Crucial in the context of a history of subjectivity is the observation that two opposing developments can be observed. As has been pointed out by historians, there was a strong scientific trend throughout the nineteenth century to "de-subjectify" research. In the case of experimentation, this meant, amongst other things, the withdrawal of the scientist as a subject: once an experimental setup had been installed and the experiment started, mechanical or automatic apparatuses should be responsible for measurements and their representation, thus assuring mechanical objectivity. At the same time, however, a shift of interest from static objects to processes within vital organisms took place, inevitably generating—amongst other practices—introspective and thus subjective self-experiments. Focusing on self-experiments in which the same body/mind made for the experimental set-up as well as for the epistemic object sheds a different light on this scientific era and reconsiders theoretical approaches to the practice of experimentation.

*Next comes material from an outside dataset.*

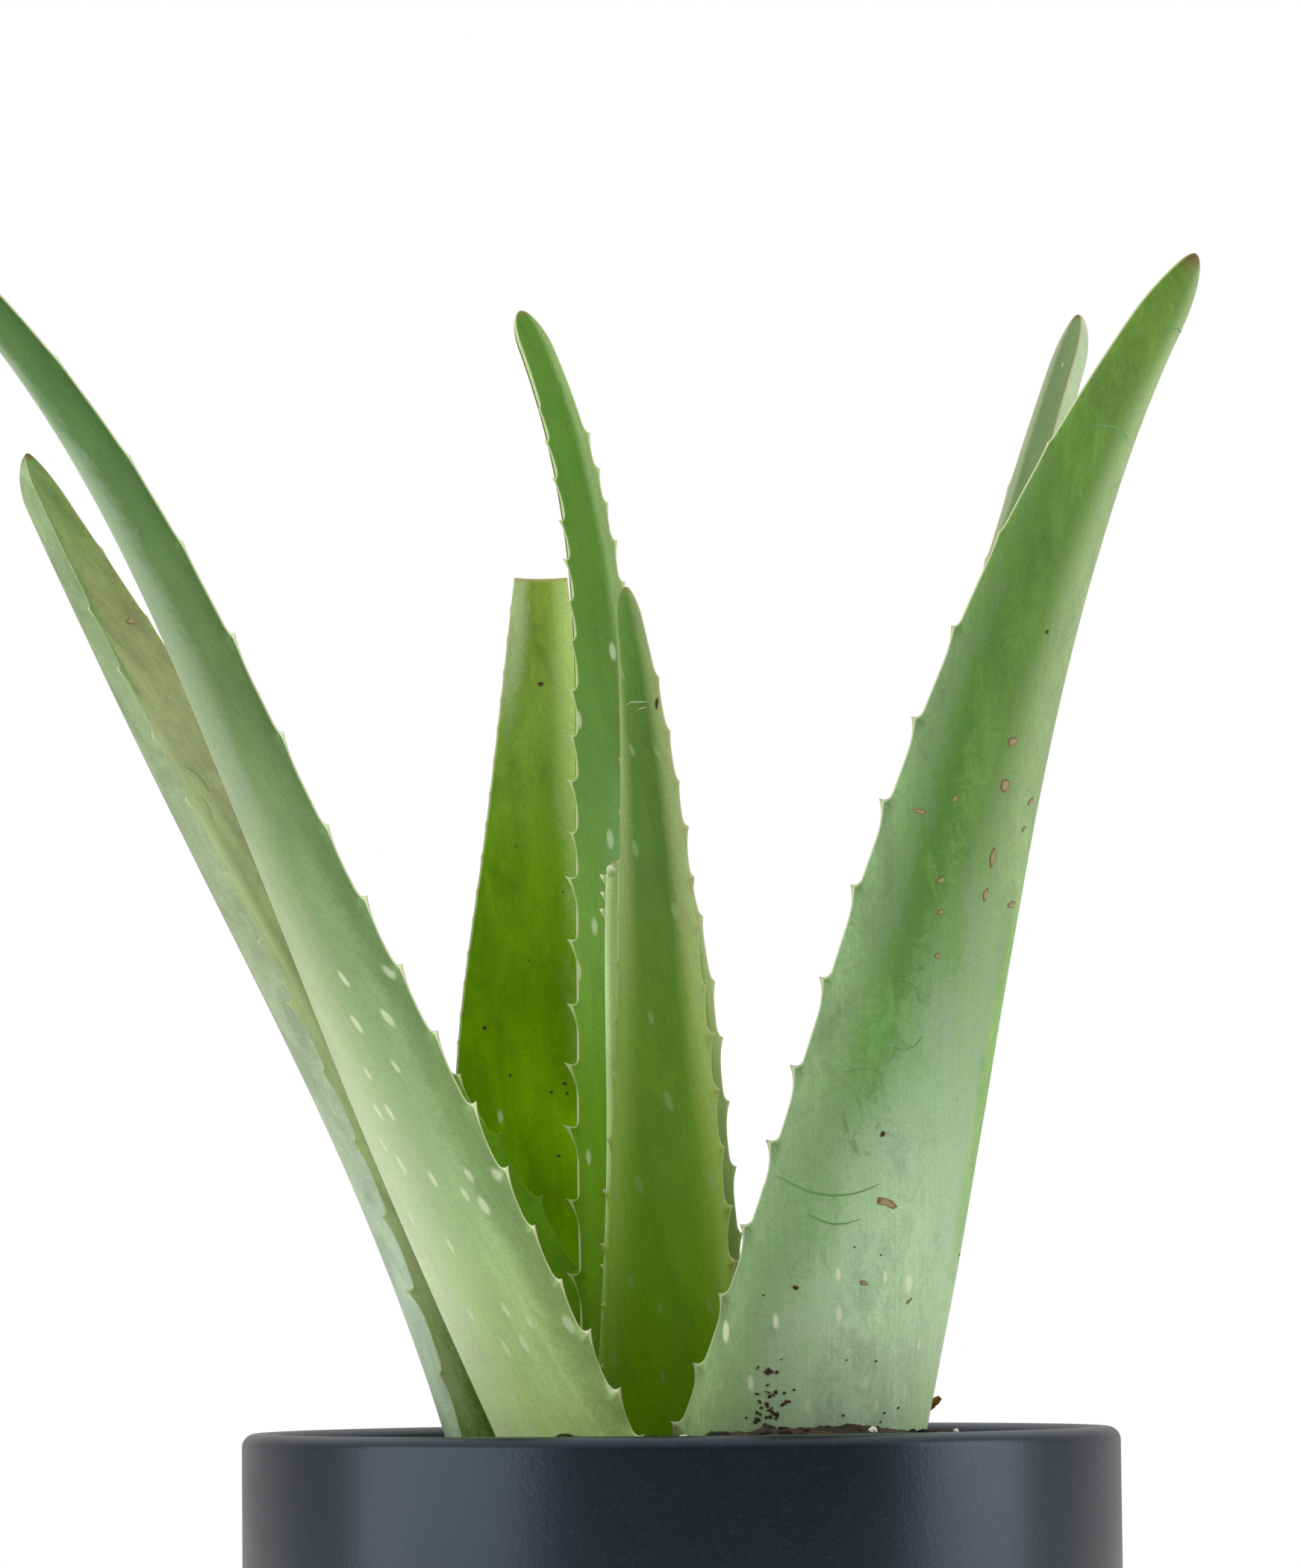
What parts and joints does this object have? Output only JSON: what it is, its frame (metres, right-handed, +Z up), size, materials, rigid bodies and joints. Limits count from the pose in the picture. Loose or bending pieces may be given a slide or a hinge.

One of the initial observations was that self-experimentation and its method of introspection were employed whenever the object of research retreated from purely objective methods of observation and measurement. The conjunction of fleeting objects/processes and a methodology based on self-manipulation and self-observation required the abandonment of a clear distinction between the body and the mind, a scientific experiment and personal experience, and thus a clear-cut discrimination between subject and object. Through investigating self-experiments, it becomes obvious that object and subject instead share a common process of becoming, which ends in their discrimination. Presupposing such a processual becoming of subject-object relations, self-experimenters risked being excluded from the scientific majority discourse as their practice performatively questioned fundamental scientific claims. Consequently their projects were open to alliances outside of scientific laboratories not only in the context of artistic production processes (e.g., an impressionistic approach of representing sensual perception, automatic writing), but also in theoretical approaches to understanding their reception in the philosophical subdiscipline of aesthetics. At the same time, these scientific experiential practices resembled to a significant extent the self-techniques required by the exercise of philosophizing.
By giving epistemic importance to the realm of self-experience, psychiatrists like Jean-Joseph Moreau de Tours, the philosopher William James, or the psychophysicist and metaphysician Gustav Theodor Fechner aimed mainly at being adequate to the respective phenomena or processes under investigation: madness, hashish-inebriation, religious beliefs, or the soul-life of plants—all of them required a processual approach from an immanent point of view. Stressing the antidualistic tendencies of projects that tried to gain knowledge via closeness, the investigation of self-experimental practices and their corresponding theoretical reflections enabled us to understand them as contributions to concepts of knowledge in transit. This becomes most visible in William James “radical” empiricism—a philosophical practice in process. James was thus not only one amongst other case studies within this project, but at the same time his philosophy served as an instrument of interpretation.